Of the lines below, how many hold the string "that"? Give only the number.
__________________________________________________
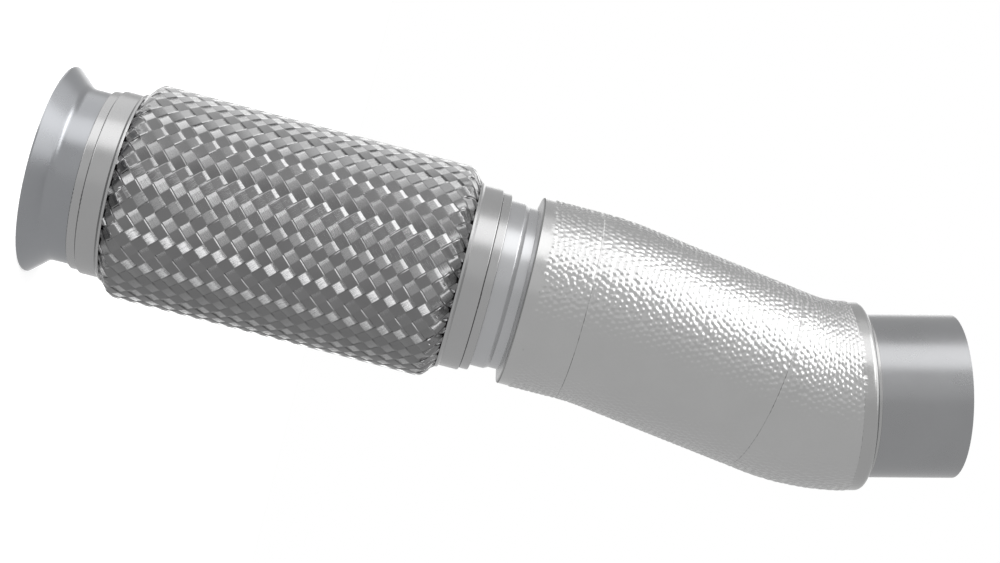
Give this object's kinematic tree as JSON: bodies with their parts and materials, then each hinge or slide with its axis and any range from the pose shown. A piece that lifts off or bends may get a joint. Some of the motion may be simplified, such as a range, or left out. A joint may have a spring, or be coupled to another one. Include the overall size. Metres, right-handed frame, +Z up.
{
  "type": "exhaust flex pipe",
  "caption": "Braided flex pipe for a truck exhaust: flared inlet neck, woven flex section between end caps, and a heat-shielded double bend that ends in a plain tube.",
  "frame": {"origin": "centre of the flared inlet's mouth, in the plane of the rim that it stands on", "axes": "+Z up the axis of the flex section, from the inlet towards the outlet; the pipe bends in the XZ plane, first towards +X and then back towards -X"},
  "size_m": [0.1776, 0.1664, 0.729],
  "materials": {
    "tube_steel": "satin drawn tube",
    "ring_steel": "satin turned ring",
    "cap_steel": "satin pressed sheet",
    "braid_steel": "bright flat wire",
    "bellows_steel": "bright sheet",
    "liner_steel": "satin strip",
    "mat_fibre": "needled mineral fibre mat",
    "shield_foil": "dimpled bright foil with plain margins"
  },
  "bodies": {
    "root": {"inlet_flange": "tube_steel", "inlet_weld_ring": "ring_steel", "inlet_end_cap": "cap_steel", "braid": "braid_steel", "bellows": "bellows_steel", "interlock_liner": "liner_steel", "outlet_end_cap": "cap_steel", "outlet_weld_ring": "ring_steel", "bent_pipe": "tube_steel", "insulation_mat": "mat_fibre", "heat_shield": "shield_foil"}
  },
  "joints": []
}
__________________________________________________
* **COMPLETE OUTPUT**
3